**GIVEN REQUEST:** Reproduce all of the data exactly, with no line skipped.
--- START ---
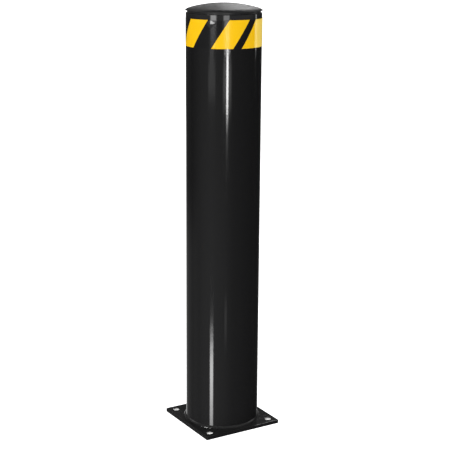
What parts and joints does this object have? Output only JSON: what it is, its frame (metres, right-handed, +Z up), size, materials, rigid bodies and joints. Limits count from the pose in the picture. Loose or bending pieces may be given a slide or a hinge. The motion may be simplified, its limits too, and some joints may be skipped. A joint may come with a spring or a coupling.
{
  "type": "surface-mounted safety bollard",
  "caption": "Round steel safety bollard on a square floor plate, with slanted yellow and black hazard tape near the top and a domed plastic cap pushed into the open tube.",
  "frame": {"origin": "centre of the base plate's underside, on the post's axis", "axes": "+Z up the post; X and Y along the sides of the square base plate"},
  "size_m": [0.184, 0.184, 0.92],
  "materials": {
    "black_paint": "glossy black paint over steel",
    "black_plastic": "matt moulded plastic",
    "yellow_tape": "semi-gloss film, yellow",
    "black_tape": "semi-gloss film, black"
  },
  "bodies": {
    "post": {"base_plate": "black_paint", "post_tube": "black_paint", "base_weld": "black_paint", "tape_yellow_stripes": "yellow_tape", "tape_black_stripes": "black_tape"},
    "cap": {"post_cap": "black_plastic"}
  },
  "joints": [
    {"name": "cap_lift", "type": "slide", "parent": "post", "child": "cap", "axis": [0, 0, 1], "range_m": [0, 0.2]}
  ]
}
--- END ---
**SOLUTION TO THE EXERCISE:**
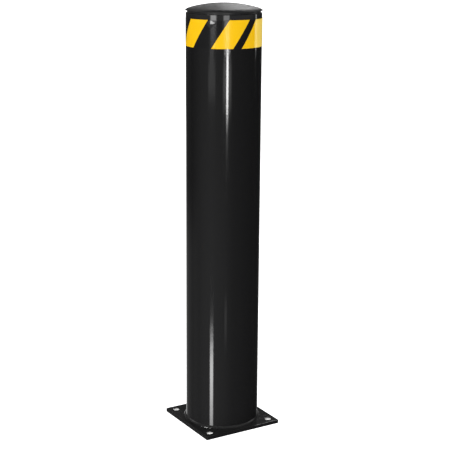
What parts and joints does this object have? Output only JSON: what it is, its frame (metres, right-handed, +Z up), size, materials, rigid bodies and joints. Limits count from the pose in the picture. Loose or bending pieces may be given a slide or a hinge. The motion may be simplified, its limits too, and some joints may be skipped. A joint may come with a spring or a coupling.
{
  "type": "surface-mounted safety bollard",
  "caption": "Round steel safety bollard on a square floor plate, with slanted yellow and black hazard tape near the top and a domed plastic cap pushed into the open tube.",
  "frame": {"origin": "centre of the base plate's underside, on the post's axis", "axes": "+Z up the post; X and Y along the sides of the square base plate"},
  "size_m": [0.184, 0.184, 0.92],
  "materials": {
    "black_paint": "glossy black paint over steel",
    "black_plastic": "matt moulded plastic",
    "yellow_tape": "semi-gloss film, yellow",
    "black_tape": "semi-gloss film, black"
  },
  "bodies": {
    "post": {"base_plate": "black_paint", "post_tube": "black_paint", "base_weld": "black_paint", "tape_yellow_stripes": "yellow_tape", "tape_black_stripes": "black_tape"},
    "cap": {"post_cap": "black_plastic"}
  },
  "joints": [
    {"name": "cap_lift", "type": "slide", "parent": "post", "child": "cap", "axis": [0, 0, 1], "range_m": [0, 0.2]}
  ]
}